▶ **WHAT IS REQUIRED**:
Nothing outside the stretch should be returned: give exactly the lines from the line containing "imported = [obj" through the line containing "points = [vertex.co", including both.

▶ **AVAILABLE DATA**:
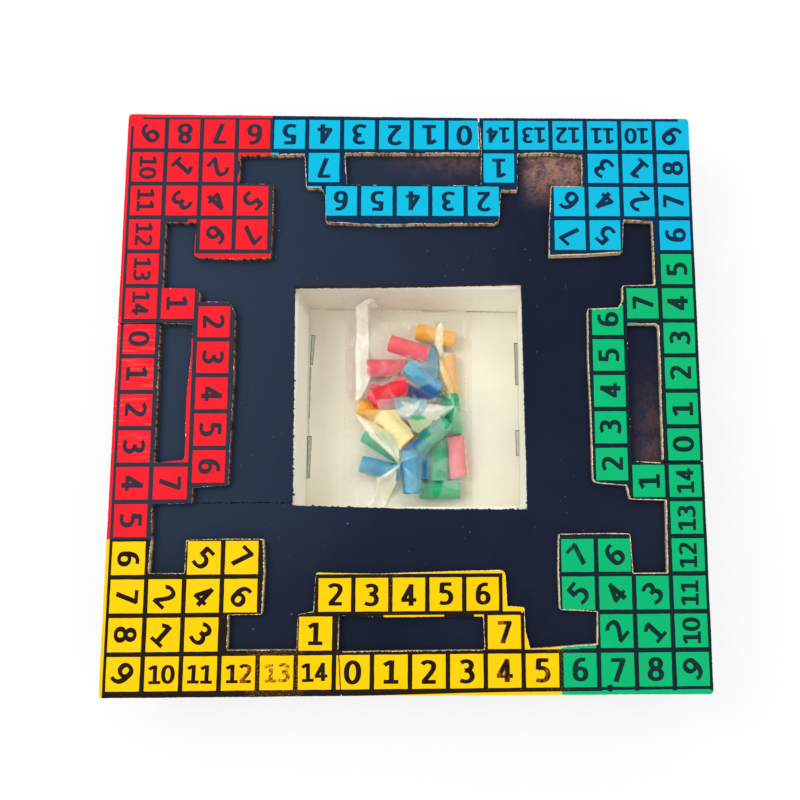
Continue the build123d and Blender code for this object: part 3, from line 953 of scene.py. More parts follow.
==
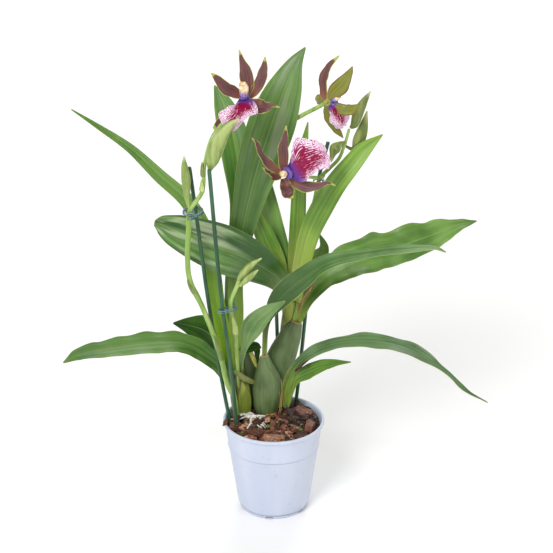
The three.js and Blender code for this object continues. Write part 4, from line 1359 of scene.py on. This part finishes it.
---
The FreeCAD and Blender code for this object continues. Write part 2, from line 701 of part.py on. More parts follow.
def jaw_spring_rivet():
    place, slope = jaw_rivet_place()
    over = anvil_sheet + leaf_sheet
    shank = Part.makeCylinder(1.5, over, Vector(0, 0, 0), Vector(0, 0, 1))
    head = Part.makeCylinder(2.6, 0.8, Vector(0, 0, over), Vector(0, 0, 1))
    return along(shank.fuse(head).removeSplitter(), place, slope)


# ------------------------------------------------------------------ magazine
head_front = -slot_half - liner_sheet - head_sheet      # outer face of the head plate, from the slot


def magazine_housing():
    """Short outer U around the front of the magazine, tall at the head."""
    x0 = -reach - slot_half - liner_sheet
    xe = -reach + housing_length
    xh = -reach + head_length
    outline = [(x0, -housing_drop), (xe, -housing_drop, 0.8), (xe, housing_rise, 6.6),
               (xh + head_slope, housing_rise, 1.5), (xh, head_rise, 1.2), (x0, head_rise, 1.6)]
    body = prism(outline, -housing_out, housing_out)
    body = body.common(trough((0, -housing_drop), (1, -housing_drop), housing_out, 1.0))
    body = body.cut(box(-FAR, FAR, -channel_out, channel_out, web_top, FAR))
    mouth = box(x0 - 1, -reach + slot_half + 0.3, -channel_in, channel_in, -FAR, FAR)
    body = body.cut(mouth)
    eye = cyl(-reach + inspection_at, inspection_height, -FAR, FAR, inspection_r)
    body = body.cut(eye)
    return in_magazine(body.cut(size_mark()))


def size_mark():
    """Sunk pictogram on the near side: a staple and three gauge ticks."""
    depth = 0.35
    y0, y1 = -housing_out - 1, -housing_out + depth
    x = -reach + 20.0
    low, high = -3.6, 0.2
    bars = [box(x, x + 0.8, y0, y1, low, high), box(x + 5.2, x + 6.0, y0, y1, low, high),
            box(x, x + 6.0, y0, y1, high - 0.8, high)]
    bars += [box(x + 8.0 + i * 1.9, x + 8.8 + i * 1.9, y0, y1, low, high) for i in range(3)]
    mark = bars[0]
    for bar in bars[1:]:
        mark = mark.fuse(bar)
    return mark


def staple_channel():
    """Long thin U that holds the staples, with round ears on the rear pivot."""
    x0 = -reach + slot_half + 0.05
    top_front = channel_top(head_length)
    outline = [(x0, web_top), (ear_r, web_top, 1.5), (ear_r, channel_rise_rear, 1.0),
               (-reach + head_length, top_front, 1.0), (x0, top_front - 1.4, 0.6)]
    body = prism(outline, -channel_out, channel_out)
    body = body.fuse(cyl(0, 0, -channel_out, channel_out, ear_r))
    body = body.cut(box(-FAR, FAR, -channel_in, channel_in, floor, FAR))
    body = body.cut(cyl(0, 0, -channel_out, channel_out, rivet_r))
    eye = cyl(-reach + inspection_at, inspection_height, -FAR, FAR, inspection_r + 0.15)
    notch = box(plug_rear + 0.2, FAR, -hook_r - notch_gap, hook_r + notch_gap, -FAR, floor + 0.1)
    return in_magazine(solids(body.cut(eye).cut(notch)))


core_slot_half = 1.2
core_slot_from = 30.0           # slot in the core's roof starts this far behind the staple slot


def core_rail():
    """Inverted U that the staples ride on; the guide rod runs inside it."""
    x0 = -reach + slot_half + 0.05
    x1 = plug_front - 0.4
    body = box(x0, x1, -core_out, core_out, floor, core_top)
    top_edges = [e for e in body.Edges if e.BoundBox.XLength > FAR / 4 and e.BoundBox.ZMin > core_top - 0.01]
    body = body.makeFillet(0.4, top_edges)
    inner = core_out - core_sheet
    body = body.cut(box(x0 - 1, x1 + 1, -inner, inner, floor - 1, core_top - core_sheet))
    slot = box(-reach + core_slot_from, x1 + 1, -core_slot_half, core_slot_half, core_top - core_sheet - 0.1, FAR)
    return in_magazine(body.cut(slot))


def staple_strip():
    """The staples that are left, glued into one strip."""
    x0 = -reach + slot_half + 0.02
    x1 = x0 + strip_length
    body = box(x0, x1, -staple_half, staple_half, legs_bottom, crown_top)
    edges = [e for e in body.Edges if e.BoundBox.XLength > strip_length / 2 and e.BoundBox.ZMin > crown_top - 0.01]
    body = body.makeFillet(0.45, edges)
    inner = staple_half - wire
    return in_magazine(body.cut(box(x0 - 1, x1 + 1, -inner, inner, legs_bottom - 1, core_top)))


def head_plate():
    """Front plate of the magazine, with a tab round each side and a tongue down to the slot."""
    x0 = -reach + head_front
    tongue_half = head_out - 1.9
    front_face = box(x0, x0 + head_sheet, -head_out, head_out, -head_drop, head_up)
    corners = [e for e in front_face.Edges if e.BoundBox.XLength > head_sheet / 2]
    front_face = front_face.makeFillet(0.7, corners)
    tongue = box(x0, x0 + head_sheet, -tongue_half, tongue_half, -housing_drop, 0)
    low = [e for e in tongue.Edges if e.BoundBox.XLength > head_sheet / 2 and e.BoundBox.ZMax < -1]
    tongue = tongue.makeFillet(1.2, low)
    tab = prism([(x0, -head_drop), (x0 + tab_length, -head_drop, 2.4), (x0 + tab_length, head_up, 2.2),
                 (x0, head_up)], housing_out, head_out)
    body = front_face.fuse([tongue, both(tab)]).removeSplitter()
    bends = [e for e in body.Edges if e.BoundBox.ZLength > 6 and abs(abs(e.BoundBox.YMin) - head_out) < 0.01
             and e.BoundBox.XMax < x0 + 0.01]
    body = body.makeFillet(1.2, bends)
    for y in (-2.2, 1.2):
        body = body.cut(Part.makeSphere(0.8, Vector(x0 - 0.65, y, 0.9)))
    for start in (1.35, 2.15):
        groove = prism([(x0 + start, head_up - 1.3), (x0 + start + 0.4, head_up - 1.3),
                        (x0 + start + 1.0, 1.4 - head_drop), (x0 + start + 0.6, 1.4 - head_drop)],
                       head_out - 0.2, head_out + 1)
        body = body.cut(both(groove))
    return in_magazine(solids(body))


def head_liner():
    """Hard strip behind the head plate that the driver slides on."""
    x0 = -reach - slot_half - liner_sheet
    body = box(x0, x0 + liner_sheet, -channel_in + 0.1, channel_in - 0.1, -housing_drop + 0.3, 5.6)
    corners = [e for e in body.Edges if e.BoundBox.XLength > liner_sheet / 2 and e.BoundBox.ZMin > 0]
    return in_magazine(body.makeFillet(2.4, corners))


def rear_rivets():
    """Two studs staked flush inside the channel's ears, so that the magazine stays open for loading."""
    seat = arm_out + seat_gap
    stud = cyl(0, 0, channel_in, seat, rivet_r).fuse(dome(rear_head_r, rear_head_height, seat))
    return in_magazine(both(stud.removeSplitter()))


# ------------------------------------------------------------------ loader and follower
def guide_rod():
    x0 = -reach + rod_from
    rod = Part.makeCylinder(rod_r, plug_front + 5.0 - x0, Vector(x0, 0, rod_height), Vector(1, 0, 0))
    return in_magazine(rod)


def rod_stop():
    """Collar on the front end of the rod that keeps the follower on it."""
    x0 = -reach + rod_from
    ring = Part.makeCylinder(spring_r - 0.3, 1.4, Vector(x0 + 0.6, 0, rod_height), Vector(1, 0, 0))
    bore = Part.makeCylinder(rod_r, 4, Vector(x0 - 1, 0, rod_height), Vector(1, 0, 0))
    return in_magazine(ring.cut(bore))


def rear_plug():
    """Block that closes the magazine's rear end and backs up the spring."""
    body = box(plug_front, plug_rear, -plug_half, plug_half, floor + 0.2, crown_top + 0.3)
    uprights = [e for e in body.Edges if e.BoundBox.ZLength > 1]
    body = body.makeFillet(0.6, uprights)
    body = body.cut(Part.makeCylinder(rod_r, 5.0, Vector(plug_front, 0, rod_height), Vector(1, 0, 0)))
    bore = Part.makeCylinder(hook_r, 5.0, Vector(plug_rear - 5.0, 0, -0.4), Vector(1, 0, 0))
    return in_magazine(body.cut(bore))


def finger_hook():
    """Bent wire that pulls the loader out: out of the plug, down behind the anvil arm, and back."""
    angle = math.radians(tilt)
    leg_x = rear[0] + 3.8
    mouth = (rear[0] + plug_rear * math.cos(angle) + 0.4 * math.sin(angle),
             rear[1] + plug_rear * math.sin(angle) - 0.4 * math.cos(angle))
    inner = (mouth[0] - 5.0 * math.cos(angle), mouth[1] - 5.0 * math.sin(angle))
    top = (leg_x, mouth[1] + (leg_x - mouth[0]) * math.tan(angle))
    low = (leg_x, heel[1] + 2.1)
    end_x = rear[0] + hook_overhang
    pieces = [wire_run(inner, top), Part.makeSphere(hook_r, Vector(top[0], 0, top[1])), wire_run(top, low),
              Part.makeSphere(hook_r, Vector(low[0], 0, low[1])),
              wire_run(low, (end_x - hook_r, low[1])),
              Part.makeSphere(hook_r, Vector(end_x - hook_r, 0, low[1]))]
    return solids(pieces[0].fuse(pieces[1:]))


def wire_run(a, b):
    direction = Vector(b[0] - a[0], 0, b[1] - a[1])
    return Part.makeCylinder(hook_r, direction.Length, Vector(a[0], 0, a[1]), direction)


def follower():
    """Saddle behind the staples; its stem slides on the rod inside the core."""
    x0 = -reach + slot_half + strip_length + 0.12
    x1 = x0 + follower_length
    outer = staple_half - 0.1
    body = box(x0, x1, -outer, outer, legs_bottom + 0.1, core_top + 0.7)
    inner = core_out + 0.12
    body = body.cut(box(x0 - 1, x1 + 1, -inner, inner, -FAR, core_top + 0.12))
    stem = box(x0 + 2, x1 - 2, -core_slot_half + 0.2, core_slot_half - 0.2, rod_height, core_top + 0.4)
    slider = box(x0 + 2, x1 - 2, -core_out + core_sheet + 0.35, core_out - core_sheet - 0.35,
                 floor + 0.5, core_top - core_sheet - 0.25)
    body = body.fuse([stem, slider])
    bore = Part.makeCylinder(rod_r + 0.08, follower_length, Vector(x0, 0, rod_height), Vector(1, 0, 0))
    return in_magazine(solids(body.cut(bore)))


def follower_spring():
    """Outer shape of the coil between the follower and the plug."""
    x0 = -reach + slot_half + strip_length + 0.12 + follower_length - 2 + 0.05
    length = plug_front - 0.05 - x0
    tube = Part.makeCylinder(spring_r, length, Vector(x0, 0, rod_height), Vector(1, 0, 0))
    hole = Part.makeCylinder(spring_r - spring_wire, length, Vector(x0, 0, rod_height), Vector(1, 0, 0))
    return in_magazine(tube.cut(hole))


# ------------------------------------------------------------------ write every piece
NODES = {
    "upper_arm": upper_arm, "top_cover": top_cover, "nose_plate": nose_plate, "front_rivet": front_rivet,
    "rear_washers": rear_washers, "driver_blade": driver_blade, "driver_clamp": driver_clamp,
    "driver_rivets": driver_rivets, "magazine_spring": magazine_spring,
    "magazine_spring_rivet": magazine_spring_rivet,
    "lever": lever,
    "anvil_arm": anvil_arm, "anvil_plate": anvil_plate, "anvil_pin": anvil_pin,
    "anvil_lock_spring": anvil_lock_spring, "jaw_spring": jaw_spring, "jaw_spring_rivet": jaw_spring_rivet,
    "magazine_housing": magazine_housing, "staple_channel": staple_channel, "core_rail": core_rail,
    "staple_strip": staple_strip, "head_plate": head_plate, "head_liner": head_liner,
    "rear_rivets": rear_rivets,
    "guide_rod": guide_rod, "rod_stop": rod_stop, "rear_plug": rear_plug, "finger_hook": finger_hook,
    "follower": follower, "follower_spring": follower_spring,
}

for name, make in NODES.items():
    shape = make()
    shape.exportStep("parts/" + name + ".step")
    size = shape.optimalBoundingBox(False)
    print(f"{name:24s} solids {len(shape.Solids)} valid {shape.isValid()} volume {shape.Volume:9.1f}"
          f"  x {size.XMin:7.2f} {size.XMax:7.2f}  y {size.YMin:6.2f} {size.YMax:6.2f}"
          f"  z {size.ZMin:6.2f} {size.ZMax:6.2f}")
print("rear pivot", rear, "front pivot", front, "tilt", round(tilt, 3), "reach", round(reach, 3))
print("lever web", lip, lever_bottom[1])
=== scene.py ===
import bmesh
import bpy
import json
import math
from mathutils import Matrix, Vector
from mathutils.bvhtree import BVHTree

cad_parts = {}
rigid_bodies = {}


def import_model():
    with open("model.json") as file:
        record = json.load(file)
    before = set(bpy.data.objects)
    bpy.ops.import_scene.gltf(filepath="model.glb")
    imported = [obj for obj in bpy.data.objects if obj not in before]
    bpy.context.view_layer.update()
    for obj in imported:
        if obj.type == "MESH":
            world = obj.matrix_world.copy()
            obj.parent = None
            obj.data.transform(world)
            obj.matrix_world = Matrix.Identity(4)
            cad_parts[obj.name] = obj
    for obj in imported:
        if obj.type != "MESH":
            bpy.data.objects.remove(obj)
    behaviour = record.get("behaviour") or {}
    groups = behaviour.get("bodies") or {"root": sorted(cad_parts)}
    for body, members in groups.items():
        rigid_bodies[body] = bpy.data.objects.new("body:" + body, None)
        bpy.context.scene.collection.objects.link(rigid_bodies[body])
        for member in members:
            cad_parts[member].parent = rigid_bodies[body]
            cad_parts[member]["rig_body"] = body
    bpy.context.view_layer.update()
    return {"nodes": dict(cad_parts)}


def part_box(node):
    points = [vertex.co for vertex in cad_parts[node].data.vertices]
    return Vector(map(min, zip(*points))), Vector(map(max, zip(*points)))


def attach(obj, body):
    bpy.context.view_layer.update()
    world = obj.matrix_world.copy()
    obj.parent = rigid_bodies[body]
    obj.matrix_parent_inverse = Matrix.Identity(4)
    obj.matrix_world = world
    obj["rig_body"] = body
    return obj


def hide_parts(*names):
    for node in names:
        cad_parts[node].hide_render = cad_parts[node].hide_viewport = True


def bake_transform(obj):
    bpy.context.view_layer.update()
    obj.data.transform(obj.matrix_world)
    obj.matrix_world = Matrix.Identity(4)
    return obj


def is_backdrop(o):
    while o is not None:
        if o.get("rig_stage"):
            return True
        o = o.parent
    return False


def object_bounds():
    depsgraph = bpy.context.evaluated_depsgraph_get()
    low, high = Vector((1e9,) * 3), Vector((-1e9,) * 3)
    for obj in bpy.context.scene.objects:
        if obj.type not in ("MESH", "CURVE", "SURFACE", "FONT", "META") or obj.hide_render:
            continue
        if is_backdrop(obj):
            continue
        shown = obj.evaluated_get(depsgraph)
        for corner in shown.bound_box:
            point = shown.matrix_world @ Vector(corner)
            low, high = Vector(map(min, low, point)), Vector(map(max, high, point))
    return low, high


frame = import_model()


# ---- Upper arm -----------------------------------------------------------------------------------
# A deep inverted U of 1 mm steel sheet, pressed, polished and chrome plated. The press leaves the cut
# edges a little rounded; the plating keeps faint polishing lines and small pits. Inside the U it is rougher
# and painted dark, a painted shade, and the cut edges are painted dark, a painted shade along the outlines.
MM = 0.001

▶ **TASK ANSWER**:
    imported = [obj for obj in bpy.data.objects if obj not in before]
    bpy.context.view_layer.update()
    for obj in imported:
        if obj.type == "MESH":
            world = obj.matrix_world.copy()
            obj.parent = None
            obj.data.transform(world)
            obj.matrix_world = Matrix.Identity(4)
            cad_parts[obj.name] = obj
    for obj in imported:
        if obj.type != "MESH":
            bpy.data.objects.remove(obj)
    behaviour = record.get("behaviour") or {}
    groups = behaviour.get("bodies") or {"root": sorted(cad_parts)}
    for body, members in groups.items():
        rigid_bodies[body] = bpy.data.objects.new("body:" + body, None)
        bpy.context.scene.collection.objects.link(rigid_bodies[body])
        for member in members:
            cad_parts[member].parent = rigid_bodies[body]
            cad_parts[member]["rig_body"] = body
    bpy.context.view_layer.update()
    return {"nodes": dict(cad_parts)}


def part_box(node):
    points = [vertex.co for vertex in cad_parts[node].data.vertices]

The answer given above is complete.